Of course, any taxi driver would have knocked back people obviously drunk and drinking out of cans or bottles; one of the Aboriginal
blokes apologetically remarked on it to me, and was trying with the others to get the woman out of the cab.

When she finally came out they went off and the cabbie (who was Chinese) explained to me that he had stopped to drop a fare and they
had jumped into the cab without asking. Now this affair obviously had nothing to do with racism. Yet there would be many people who
would immediately believe it had.

And it serves to point up a difficult problem, that of stereotyping. Many taxi drivers will refuse to stop for an obviously Aboriginal person
because they have had experiences like this. This is very hurtful to the innocent, but not necessarily to be totally condemned.

A black economist I was talking to in New York a couple of years ago told me that although he hated not being able to wave down a taxi
in the street, he understood the motivations of the drivers.

Statistically, a taxi driver was far more likely to be mugged by a black customer than a white one. Therefore, it was rational though
unfortunate behaviour for a cabbie to minimise his risks by refusing all black passengers, and had nothing to do with racism.

If bearded men were more prone to attacking taxi drivers than the clean shaven, I would blame other men like me for problems getting a
taxi, not the drivers.

And stop the spiel about victims of society and white racism right there. Whatever the reasons for the Aborigines concerned being drunk,
the driver was entitled to consider his own welfare and that of his cab.

If he had seen the group in advance, he would have been perfectly justified in driving past them. St Vincent de Paul, if he were driving a
cab, might have behaved differently, but he would not have survived long.

When you have to make snap judgments about your safety you cannot stop to check the credentials of an individual.

So in the recent case in Cairns where a group of white boys bashed an Aboriginal man sleeping in a park and were not sent to jail there
has been the usual rush to judgment, and attacks on the judge, by southern city dwellers who know what they are all like in the Deep
North - a mob of red-kneck racists, all Pauline Hanson followers.

On the face of it, it looks pretty bad. Five boys with baseball bats and hockey sticks setting about a sleeping man is appalling whatever
the circumstances. According to reports, the judge of the Queensland District Court claimed that the actions of the boys were "not
racially motivated and stemmed from contempt for the Aborigines' itinerant lifestyle".

It is difficult to see how that mitigates the offence - it is equally bad to attack someone sleeping rough whether they are black or white;
the fact that the man was an Aborigine just adds another contemptible dimension.

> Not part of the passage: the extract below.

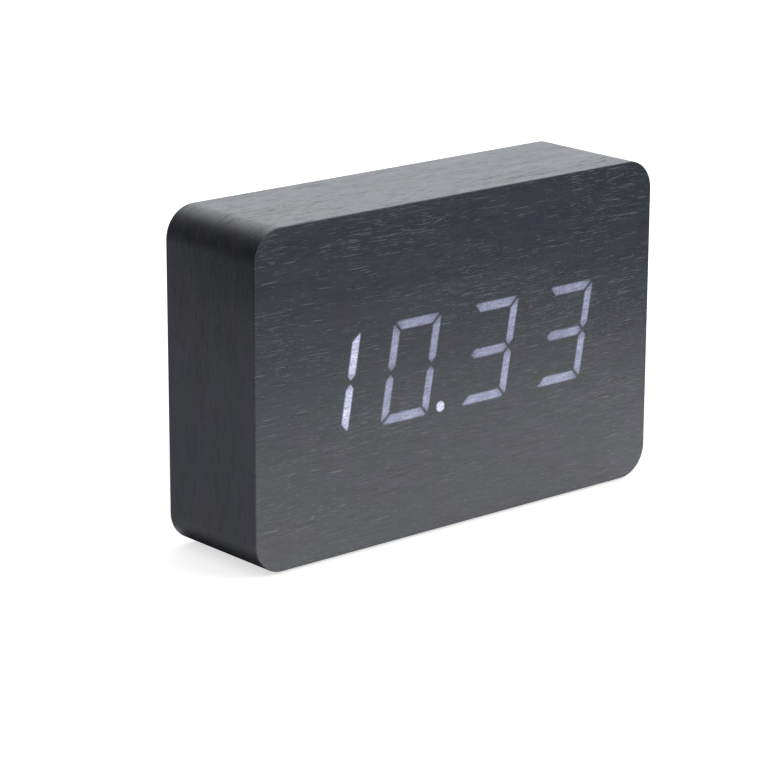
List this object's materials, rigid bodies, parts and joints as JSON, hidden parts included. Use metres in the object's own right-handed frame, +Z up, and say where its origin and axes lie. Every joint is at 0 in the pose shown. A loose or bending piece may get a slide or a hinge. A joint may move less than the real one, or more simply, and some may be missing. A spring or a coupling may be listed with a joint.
{
  "type": "block alarm clock",
  "caption": "Veneered rectangular block clock with rounded corners, seven-segment light digits shining through its front, and push buttons, a power inlet and a battery door at the rear.",
  "frame": {"origin": "on the table, under the middle of the block", "axes": "+X to the right seen from the front, +Y from the front to the rear, +Z up"},
  "size_m": [0.154, 0.04, 0.1008],
  "materials": {
    "fibreboard": "raw fibreboard",
    "black_veneer": "black stained open-grain veneer, satin",
    "glowing_veneer": "thinned veneer lit from behind",
    "foot_rubber": "matte",
    "white_plastic": "matte white",
    "lens_plastic": "milky",
    "light_chip": "smooth",
    "circuit_board": "green solder mask",
    "screw_steel": "plated",
    "chip_plastic": "matte",
    "header_plastic": "moulded",
    "ribbon_plastic": "matte",
    "can_steel": "drawn",
    "capacitor_sleeve": "shrunk sleeve",
    "sensor_ceramic": "dipped",
    "switch_plastic": "matte",
    "button_plastic": "satin",
    "jack_plastic": "moulded",
    "pin_metal": "plated",
    "cover_plastic": "fine spark texture",
    "cell_wrap": "plain printed wrap",
    "spring_steel": "nickel plated",
    "lead_sleeve": "smooth"
  },
  "bodies": {
    "root": {"case_body": "fibreboard", "wrap_veneer": "black_veneer", "front_veneer": "black_veneer", "lit_segments": "glowing_veneer", "rubber_feet": "foot_rubber", "segment_reflector": "white_plastic", "segment_lenses": "lens_plastic", "segment_leds": "light_chip", "display_board": "circuit_board", "display_screws": "screw_steel", "driver_chips": "chip_plastic", "display_header": "header_plastic", "display_ribbon": "ribbon_plastic", "control_board": "circuit_board", "control_board_screws": "screw_steel", "control_header": "header_plastic", "clock_chip": "chip_plastic", "crystal": "can_steel", "capacitors": "capacitor_sleeve", "temperature_sensor": "sensor_ceramic", "microphone": "can_steel", "buzzer": "chip_plastic", "tact_switches": "switch_plastic", "alarm_switch_body": "can_steel", "dc_jack": "jack_plastic", "dc_jack_pin": "pin_metal", "rear_cover": "cover_plastic", "cover_screws": "screw_steel", "battery_cells": "cell_wrap", "battery_springs": "spring_steel", "battery_plates": "spring_steel", "battery_leads": "lead_sleeve"},
    "set_button_body": {"set_button": "button_plastic", "set_plunger": "switch_plastic"},
    "down_button_body": {"down_button": "button_plastic", "down_plunger": "switch_plastic"},
    "up_button_body": {"up_button": "button_plastic", "up_plunger": "switch_plastic"},
    "alarm_knob_body": {"alarm_switch_knob": "button_plastic"},
    "battery_door_body": {"battery_door": "cover_plastic"}
  },
  "joints": [
    {"name": "set_button_press", "type": "slide", "parent": "root", "child": "set_button_body", "axis": [0, -1, 0], "range_m": [0, 0.0004], "stiffness_N_per_m": 2000},
    {"name": "down_button_press", "type": "slide", "parent": "root", "child": "down_button_body", "axis": [0, -1, 0], "range_m": [0, 0.0004], "stiffness_N_per_m": 2000},
    {"name": "up_button_press", "type": "slide", "parent": "root", "child": "up_button_body", "axis": [0, -1, 0], "range_m": [0, 0.0004], "stiffness_N_per_m": 2000},
    {"name": "alarm_switch_slide", "type": "slide", "parent": "root", "child": "alarm_knob_body", "axis": [1, 0, 0], "range_m": [0, 0.002]},
    {"name": "battery_door_hinge", "type": "hinge", "parent": "root", "child": "battery_door_body", "pos_m": [-0.028, 0.019, 0.0272], "axis": [-1, 0, 0], "range_deg": [0, 75]}
  ]
}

Did the judge mean to say that the attack would have
been better or worse in that case?

This is not the end of the matter, of course. The Crown will undoubtedly appeal against the leniency of the sentence (community service
orders), and more detail will emerge as to what the boys thought they were about, and what the actual reasoning of the trial judge was
based on.

It may be that there are other factors which have to be taken into account which were known to the judge but which have yet to be
reported.

Certainly on the face of it the boys deserve to be locked up, and to be given a good hiding into the bargain. If they come from the
proverbial "good homes", that makes it worse rather than better.

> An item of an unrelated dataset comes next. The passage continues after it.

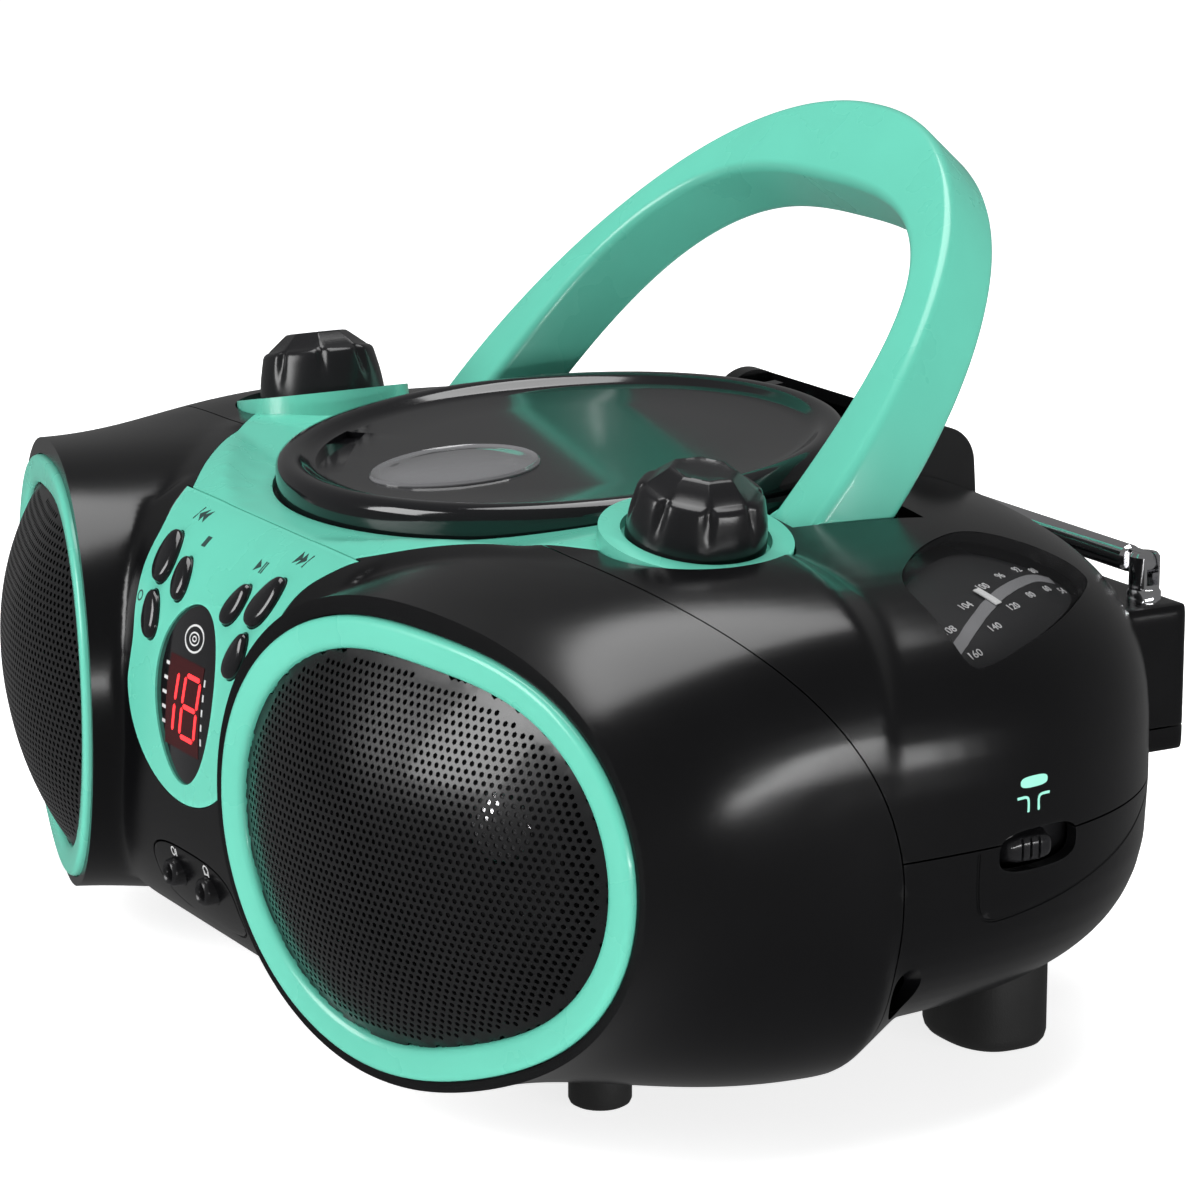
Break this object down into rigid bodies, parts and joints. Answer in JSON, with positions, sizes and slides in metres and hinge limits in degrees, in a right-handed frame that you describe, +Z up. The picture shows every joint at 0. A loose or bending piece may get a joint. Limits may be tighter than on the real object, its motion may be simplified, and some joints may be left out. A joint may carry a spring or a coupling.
{
  "type": "portable stereo radio with CD player",
  "caption": "Portable stereo boombox with top-loading CD deck, AM/FM radio, swinging carry handle, egg-shaped speaker pods and telescopic aerial.",
  "frame": {"origin": "on the ground under the middle of the bounding box", "axes": "+X to the right seen from the front, speakers face -Y, +Z up"},
  "size_m": [0.3202, 0.2218, 0.2008],
  "materials": {
    "shell_black": "satin moulded ABS",
    "mint_trim": "semi-gloss paint on ABS",
    "gloss_black": "high gloss",
    "knob_black": "satin",
    "grille_steel": "perforated, satin black",
    "basket_steel": "plated",
    "cone_paper": "pressed paper pulp",
    "magnet_ferrite": "fired ferrite",
    "clear_window": "clear acrylic",
    "smoke_window": "smoked acrylic",
    "deck_plastic": "matte moulded",
    "lens_glass": "coated lens",
    "chrome": "polished",
    "board_green": "solder mask",
    "core_iron": "laminated",
    "ivory_plastic": "moulded",
    "foot_rubber": "matte"
  },
  "bodies": {
    "case": {"front_shell": "shell_black", "rear_upper_shell": "shell_black", "rear_lower_shell": "shell_black", "deck_fascia": "mint_trim", "control_fascia": "mint_trim", "display_window": "gloss_black", "display_module": "board_green", "jack_panel": "shell_black", "jack_sockets": "chrome", "speaker_ring_left": "mint_trim", "speaker_ring_right": "mint_trim", "speaker_grille_left": "grille_steel", "speaker_grille_right": "grille_steel", "speaker_basket_left": "basket_steel", "speaker_basket_right": "basket_steel", "speaker_cone_left": "cone_paper", "speaker_cone_right": "cone_paper", "speaker_magnet_left": "magnet_ferrite", "speaker_magnet_right": "magnet_ferrite", "hinge_cowl": "shell_black", "cd_well": "deck_plastic", "spindle_motor": "basket_steel", "cd_chassis": "deck_plastic", "guide_rods": "basket_steel", "knob_base_left": "mint_trim", "knob_base_right": "mint_trim", "volume_control": "basket_steel", "tuning_capacitor": "ivory_plastic", "dial_window": "smoke_window", "dial_plate": "deck_plastic", "main_board": "board_green", "transformer": "core_iron", "ferrite_aerial": "magnet_ferrite", "ac_inlet": "shell_black", "battery_tray": "deck_plastic", "feet": "foot_rubber"},
    "cd_lid": {"cd_lid": "gloss_black", "lid_window": "clear_window", "disc_clamp": "deck_plastic", "lid_hinge_pin": "chrome"},
    "turntable": {"turntable": "deck_plastic"},
    "laser_sled": {"laser_sled": "deck_plastic", "laser_lens": "lens_glass"},
    "handle": {"handle": "mint_trim"},
    "volume_knob": {"volume_knob": "knob_black"},
    "tuning_knob": {"tuning_knob": "knob_black"},
    "dial_pointer": {"dial_pointer": "ivory_plastic"},
    "band_switch": {"band_switch": "shell_black"},
    "function_switch": {"function_switch": "shell_black"},
    "skip_back_button": {"skip_back_button": "gloss_black"},
    "skip_forward_button": {"skip_forward_button": "gloss_black"},
    "stop_button": {"stop_button": "gloss_black"},
    "play_button": {"play_button": "gloss_black"},
    "repeat_button": {"repeat_button": "gloss_black"},
    "program_button": {"program_button": "gloss_black"},
    "battery_door": {"battery_door": "shell_black"},
    "aerial_post": {"aerial_post": "chrome"},
    "aerial_outer_tube": {"aerial_outer_tube": "chrome"},
    "aerial_middle_tube": {"aerial_middle_tube": "chrome"},
    "aerial_inner_rod": {"aerial_inner_rod": "chrome"}
  },
  "joints": [
    {"name": "lid_hinge", "type": "hinge", "parent": "case", "child": "cd_lid", "pos_m": [0, 0.07353, 0.11969], "axis": [-1, 0, 0], "range_deg": [0, 27]},
    {"name": "turntable_spin", "type": "hinge", "parent": "case", "child": "turntable", "pos_m": [0, -0.003, 0.11032], "axis": [0, -0.0698, 0.9976], "continuous": true},
    {"name": "sled_slide", "type": "slide", "parent": "case", "child": "laser_sled", "axis": [0, -0.9976, -0.0698], "range_m": [0, 0.028]},
    {"name": "handle_swing", "type": "hinge", "parent": "case", "child": "handle", "pos_m": [0, 0.0148, 0.113], "axis": [1, 0, 0], "range_deg": [0, 39]},
    {"name": "volume_turn", "type": "hinge", "parent": "case", "child": "volume_knob", "pos_m": [-0.0907, -0.0213, 0.1226], "axis": [-0.2079, 0, 0.9781], "range_deg": [-150, 150]},
    {"name": "tuning_turn", "type": "hinge", "parent": "case", "child": "tuning_knob", "pos_m": [0.0907, -0.0213, 0.1226], "axis": [0.2079, 0, 0.9781], "range_deg": [-135, 135]},
    {"name": "pointer_slide", "type": "slide", "parent": "case", "child": "dial_pointer", "axis": [-0.4067, 0.9135, 0], "range_m": [-0.0165, 0.0165]},
    {"name": "band_slide", "type": "slide", "parent": "case", "child": "band_switch", "axis": [0, 1, 0], "range_m": [0, 0.005]},
    {"name": "function_slide", "type": "slide", "parent": "case", "child": "function_switch", "axis": [0, 1, 0], "range_m": [0, 0.005]},
    {"name": "skip_back_press", "type": "slide", "parent": "case", "child": "skip_back_button", "axis": [0, 0.8232, -0.5678], "range_m": [0, 0.0012], "stiffness_N_per_m": 300, "springref_m": -0.0015},
    {"name": "skip_forward_press", "type": "slide", "parent": "case", "child": "skip_forward_button", "axis": [0, 0.8232, -0.5678], "range_m": [0, 0.0012], "stiffness_N_per_m": 300, "springref_m": -0.0015},
    {"name": "stop_press", "type": "slide", "parent": "case", "child": "stop_button", "axis": [0, 0.8674, -0.4976], "range_m": [0, 0.0012], "stiffness_N_per_m": 300, "springref_m": -0.0015},
    {"name": "play_press", "type": "slide", "parent": "case", "child": "play_button", "axis": [0, 0.8674, -0.4976], "range_m": [0, 0.0012], "stiffness_N_per_m": 300, "springref_m": -0.0015},
    {"name": "repeat_press", "type": "slide", "parent": "case", "child": "repeat_button", "axis": [0, 0.9506, -0.3105], "range_m": [0, 0.0012], "stiffness_N_per_m": 300, "springref_m": -0.0015},
    {"name": "program_press", "type": "slide", "parent": "case", "child": "program_button", "axis": [0, 0.9506, -0.3105], "range_m": [0, 0.0012], "stiffness_N_per_m": 300, "springref_m": -0.0015},
    {"name": "door_hinge", "type": "hinge", "parent": "case", "child": "battery_door", "pos_m": [0, 0.1097, 0.0634], "axis": [-1, 0, 0], "range_deg": [0, 95]},
    {"name": "aerial_swivel", "type": "hinge", "parent": "case", "child": "aerial_post", "pos_m": [0.085, 0.103, 0.0925], "axis": [0, 0, 1], "range_deg": [-180, 0]},
    {"name": "aerial_tilt", "type": "hinge", "parent": "aerial_post", "child": "aerial_outer_tube", "pos_m": [0.085, 0.103, 0.1015], "axis": [0, 1, 0], "range_deg": [0, 90]},
    {"name": "aerial_middle_slide", "type": "slide", "parent": "aerial_outer_tube", "child": "aerial_middle_tube", "axis": [-1, 0, 0], "range_m": [0, 0.125]},
    {"name": "aerial_inner_slide", "type": "slide", "parent": "aerial_middle_tube", "child": "aerial_inner_rod", "axis": [-1, 0, 0], "range_m": [0, 0.125]}
  ],
  "couplings": [
    {"joint": "pointer_slide", "follows": "tuning_turn", "m_per_rad": 0.0067906}
  ]
}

However, the matter serves once again to demonstrate the irrelevancy of proposals for laws against racial violence, against racial
discrimination and against racist speech. It is already an offence to assault anyone for whatever reason. It is an offence to carry
threatening weapons.

If the victim had died as a result of the assault, the boys would have been charged with murder. It is as bad to assault a person for his
lifestyle as for his race. Racial tension is a reality in Far North Queensland, but the reasons for this ought to be dealt with directly, not by
trying to suppress the fact.

There is more than one form of racism; to assume that a group of Aborigines is being discriminated against by a taxi driver because they
are Aborigines not because they are drunk is racist, too.